There is a gap in the results

[lxc5720]

hi @dlaidig Thanks for your great works and released code! When I tried to use my own imu to collect data for testing, I found a gap between the algorithm using VQF and the real value, I assure you that my inputs meet the needs of your algorithm (e.g. m/s^2, rad/s, etc.), but I don't understand what causes this gap. I hope to get your reply.

[dlaidig]

Thanks for your interest in VQF! Without further information, it's hard to come up with potential causes for the disagreement. Can you tell me a bit more about what you are testing and what your plot shows? For example:

• What is the ground truth and how did you obtain it?
• Which version of VQF did you use and did you adjust the parameters?
• Is the plot showing Euler angles? If so, how did you calculate them?
• What is the unit of the y-axis? Degrees?
• What is the sampling rate?

[lxc5720]

I am very grateful to get your reply. Here is my answer to your question:

1. the real data comes from a 6-axis imu module which can output the Euler angles directly, I have tested the module and it is more accurate, so I use it as the real value in my comparison.
2. I used a version of matlab that did not change any of your default parameters during testing. 3.The graph I am showing is Euler angles, I am using quat2angle(out.quat6D,'XYZ') provided by Matlab to get the Euler angles.
3. yes, the y-axis is in degrees.
4. the sampling rate is 500Hz for both gyroscope and accelerometer. I can provide the raw data if you need it. Thanks again for your reply

[dlaidig]

Thanks! That already helps. Some thoughts:

1. The ground truth data seems to start perfectly at zero. I highly doubt that this is the result of aligning the IMU extremely precisely with gravity. So it seems like the IMU module already performs some kind of "reset", either manually or at the beginning. I would attempt to do something similar for the VQF orientations. For example, this should be possible with a loop over the data and something like VQF.quatMultiply(VQF.quatConj(out.quat6D(1,:)), out.quat6D(i,:)).
2. I am not sure how the Matlab quat2angle function works and I cannot know what your IMU module is doing, but I would try to see if changing the rotation order makes sense. At least try the reverse, 'ZYX', but maybe even systematically try all 12 possible rotation orders.

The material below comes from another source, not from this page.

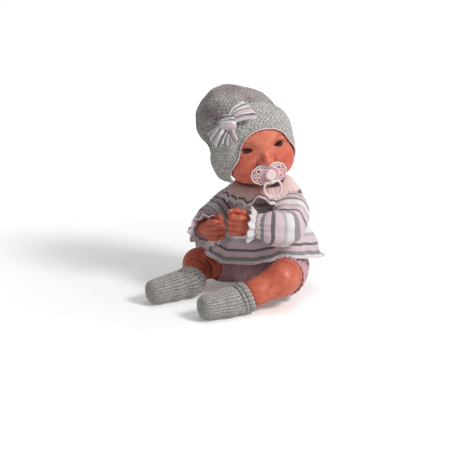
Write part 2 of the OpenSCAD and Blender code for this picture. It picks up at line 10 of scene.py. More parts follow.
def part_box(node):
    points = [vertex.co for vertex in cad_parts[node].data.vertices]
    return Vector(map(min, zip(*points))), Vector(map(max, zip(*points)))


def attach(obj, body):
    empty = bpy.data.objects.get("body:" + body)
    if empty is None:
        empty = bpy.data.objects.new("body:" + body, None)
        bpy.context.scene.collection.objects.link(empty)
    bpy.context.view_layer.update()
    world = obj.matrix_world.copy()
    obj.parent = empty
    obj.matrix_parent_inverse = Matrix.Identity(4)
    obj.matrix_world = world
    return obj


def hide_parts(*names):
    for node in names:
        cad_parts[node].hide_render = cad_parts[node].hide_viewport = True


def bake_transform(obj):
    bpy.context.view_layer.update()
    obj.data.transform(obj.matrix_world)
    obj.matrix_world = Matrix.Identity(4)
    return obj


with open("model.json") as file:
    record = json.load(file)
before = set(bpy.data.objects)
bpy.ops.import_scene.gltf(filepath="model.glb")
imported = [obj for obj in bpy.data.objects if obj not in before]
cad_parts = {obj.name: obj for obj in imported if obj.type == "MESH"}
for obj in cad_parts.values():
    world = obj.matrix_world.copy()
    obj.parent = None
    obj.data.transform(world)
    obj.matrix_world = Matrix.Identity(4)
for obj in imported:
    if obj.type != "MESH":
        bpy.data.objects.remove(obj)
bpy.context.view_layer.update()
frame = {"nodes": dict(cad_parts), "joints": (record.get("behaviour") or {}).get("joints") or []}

When you compare the Euler angles, you have to keep two things in mind:

1. The heading is undefined with 6D data, so one of the three angles (yaw) can have an arbitrary offset.
2. If the difference between the various rotation orders is not too clear, I suggest performing a movement with a lot more rotation in all directions. Then the influence of the rotation sequence should be a lot easier to see.

[dlaidig]

Is there any update on this?

[lxc5720]

Sorry, I just saw your message. I tried another data and replaced quatern2euler(out.quat6D) with quatern2euler(quaternConj(out.quat6D)). quaternConj solves for the conjugate of the quaternion, and in this kind of, achieves a similar output to the imu module. Also, I used Mahony and Madgwick algorithms, and you can see that the output of Madgwick is closer to the output of the imu module. For the original data, I tried as per your suggestion but still could not obtain similar output as imu module.

[dlaidig]

Good to hear that the results for the second dataset look plausible and that my suggestion to invert the orientation seemed to have helped.

I don't know what kind of module you are using, but it's not unlikely that Madgwick's algorithm or something similar is used to estimate the orientation. If this is the case, it's not surprising that the obtained angles agree better. In order to really see which algorithm is more accurate, you would need a proper ground truth like marker-based optical motion capture.

For the first dataset, I would recommend to try to understand where the initial divergence of around 2° comes from and why the output of your IMU module does not have it. I'm quite sure you will be able to see this angle if you average the first few accelerometer measurements and calculate the angle between this vector and [0 0 1].

If you think that the raw data does not show this angle of around 2°, feel free to upload the raw accelerometer and gyroscope data and I will take a look.